While the Department of the Environment turns a blind eye to our predicament, Essex County Council is taking no chances. Hon. Members should know what is planned so that they can judge for themselves the gravity of our situation. Immediately after the Flixborough disaster details were revealed of a massive emergency operation that would swing immediately into action if a major disaster struck any part of Essex. A full account was given in onr local Press of a meeting the other day of the County Fire and Public Protection Committee. The plan, which was approved several months ago, was finally made public a few days ago, and spells out a massive countywide operation which "at seconds' notice" would: Summon 500 fire appliances to a disaster area; Throw up a cordon to seal it off completely from sightseers; Flash TV messages appealing to people to stay away; Call up five fire fighting tugs for instant action; Rush in gallons of fire quenching foam; Switch water supplies for fire engines from installations on Thameside, from Purfleet, to the Thames Estuary. On 19th July the same newspaper revealed that a full-scale exercise to test hospital and emergency aid services in the event of a disaster in South-East Essex is being planned for the autumn. These are the realities against which the debate is being held. These are no imaginary fears on my part. This is what our local authorities are planning to do in the face of the mounting hazards menac-

ing our environment and to which this wretched Bill makes its contribution. Let there be no doubt about the scenario. The newspaper went on to say: Southend district health administrator Mr. Malcolm Jefferies said: "We will be testing every aspect of the hospital emergency plans. And it's possible we will base our exercise on a disaster in the Thames Estuary area, based on a Flixborough-type explosion with possible effects on Canvey and the immediate surroundings. We haven't finally made our decision on the type of accident, but it will be on the type to extend our disaster plans fully. It may be of some comfort to know that if the worst happens an efficient rescue operation will be mounted. But would it not be more sensible to reduce the possibilities of anything happening at all? That is what the argument is all about. If any hon. Member votes for the Third Reading of the Bill after all that has been said tonight he is consciously adding to the burden of unacceptable risk that the people I represent are having to bear. I cannot believe that any hon. Member is so insensitive and irresponsible as to act in that way, and I ask the House to strike a blow for the safety of a small community, to strike a blow for common sense, and to throw out this wretched Bill.

Mr. Ronald Brown

I have listened to the arguments put by the hon. Member for Essex, South-East (Sir B. Braine) and I recognise that he has a powerful case. I regret that he did not understand the procedures of the House and the right way to deal with the matter.

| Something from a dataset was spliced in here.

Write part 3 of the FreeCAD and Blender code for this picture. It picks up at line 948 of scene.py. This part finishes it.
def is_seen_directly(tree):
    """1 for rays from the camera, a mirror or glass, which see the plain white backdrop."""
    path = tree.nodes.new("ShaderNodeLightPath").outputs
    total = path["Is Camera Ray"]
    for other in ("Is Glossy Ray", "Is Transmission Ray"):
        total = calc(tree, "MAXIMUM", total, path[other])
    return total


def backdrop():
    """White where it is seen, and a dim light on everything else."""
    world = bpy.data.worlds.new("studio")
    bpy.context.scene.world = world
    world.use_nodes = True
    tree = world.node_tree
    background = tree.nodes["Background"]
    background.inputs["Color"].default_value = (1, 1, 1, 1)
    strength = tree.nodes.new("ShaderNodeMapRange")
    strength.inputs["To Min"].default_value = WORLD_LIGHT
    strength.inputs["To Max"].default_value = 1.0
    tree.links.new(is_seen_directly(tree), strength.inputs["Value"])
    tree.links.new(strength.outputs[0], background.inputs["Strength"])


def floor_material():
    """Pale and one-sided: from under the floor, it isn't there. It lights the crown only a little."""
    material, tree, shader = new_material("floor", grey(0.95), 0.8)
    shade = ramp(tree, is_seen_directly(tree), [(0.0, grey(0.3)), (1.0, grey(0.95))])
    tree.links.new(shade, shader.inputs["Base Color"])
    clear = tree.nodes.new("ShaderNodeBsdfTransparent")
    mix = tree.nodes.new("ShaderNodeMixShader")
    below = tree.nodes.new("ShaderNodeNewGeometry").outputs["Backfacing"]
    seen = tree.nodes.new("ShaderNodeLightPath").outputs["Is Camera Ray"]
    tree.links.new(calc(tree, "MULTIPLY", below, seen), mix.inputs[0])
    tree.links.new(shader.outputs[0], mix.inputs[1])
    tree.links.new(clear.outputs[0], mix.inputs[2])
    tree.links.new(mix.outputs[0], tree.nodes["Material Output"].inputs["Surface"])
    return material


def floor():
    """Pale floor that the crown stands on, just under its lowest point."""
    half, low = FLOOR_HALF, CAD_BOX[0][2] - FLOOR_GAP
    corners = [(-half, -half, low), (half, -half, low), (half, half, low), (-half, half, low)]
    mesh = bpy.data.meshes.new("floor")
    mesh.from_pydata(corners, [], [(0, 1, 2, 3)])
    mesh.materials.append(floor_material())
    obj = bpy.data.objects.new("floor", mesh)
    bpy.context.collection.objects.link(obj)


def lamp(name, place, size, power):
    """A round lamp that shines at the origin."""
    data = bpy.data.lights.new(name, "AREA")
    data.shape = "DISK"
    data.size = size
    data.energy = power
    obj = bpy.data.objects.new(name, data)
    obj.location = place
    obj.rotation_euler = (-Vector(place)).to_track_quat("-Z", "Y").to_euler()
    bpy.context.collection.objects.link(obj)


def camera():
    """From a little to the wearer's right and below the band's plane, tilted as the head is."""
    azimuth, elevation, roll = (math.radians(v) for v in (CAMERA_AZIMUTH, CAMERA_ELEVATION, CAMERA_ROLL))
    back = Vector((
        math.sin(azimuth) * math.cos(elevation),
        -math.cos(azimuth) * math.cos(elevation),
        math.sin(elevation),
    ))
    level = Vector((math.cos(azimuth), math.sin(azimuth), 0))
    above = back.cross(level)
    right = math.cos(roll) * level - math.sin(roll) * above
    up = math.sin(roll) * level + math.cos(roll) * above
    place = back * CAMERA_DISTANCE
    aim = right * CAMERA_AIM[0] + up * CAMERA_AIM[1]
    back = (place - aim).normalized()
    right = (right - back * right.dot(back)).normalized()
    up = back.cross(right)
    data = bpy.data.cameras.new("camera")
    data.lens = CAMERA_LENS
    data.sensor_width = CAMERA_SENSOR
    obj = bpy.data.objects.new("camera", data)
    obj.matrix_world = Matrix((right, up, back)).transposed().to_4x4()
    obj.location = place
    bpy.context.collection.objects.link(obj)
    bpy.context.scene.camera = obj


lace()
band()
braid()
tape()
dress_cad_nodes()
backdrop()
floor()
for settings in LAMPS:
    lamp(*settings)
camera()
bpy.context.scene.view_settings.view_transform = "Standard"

I believe that we have discussed this for a long time, and I beg to move, That the debate be now adjourned.

Question put, That the debate be now adjourned:—

The House divided: Ayes 0, Noes 1.

Division No. 99.] AYES [1.33 a.m.
Mr. Bob Cryer and
Mr. Phillip Whitehead.
Braine, Sir Bernard
Mr. Norman Tebbit and
Mr. Roger Moate.

It appearing on the report of the Division that forty Members were not present, Mr. Deputy Speaker declared that the

Question was not decided, and the business under consideration stood over until the next Sitting of the House.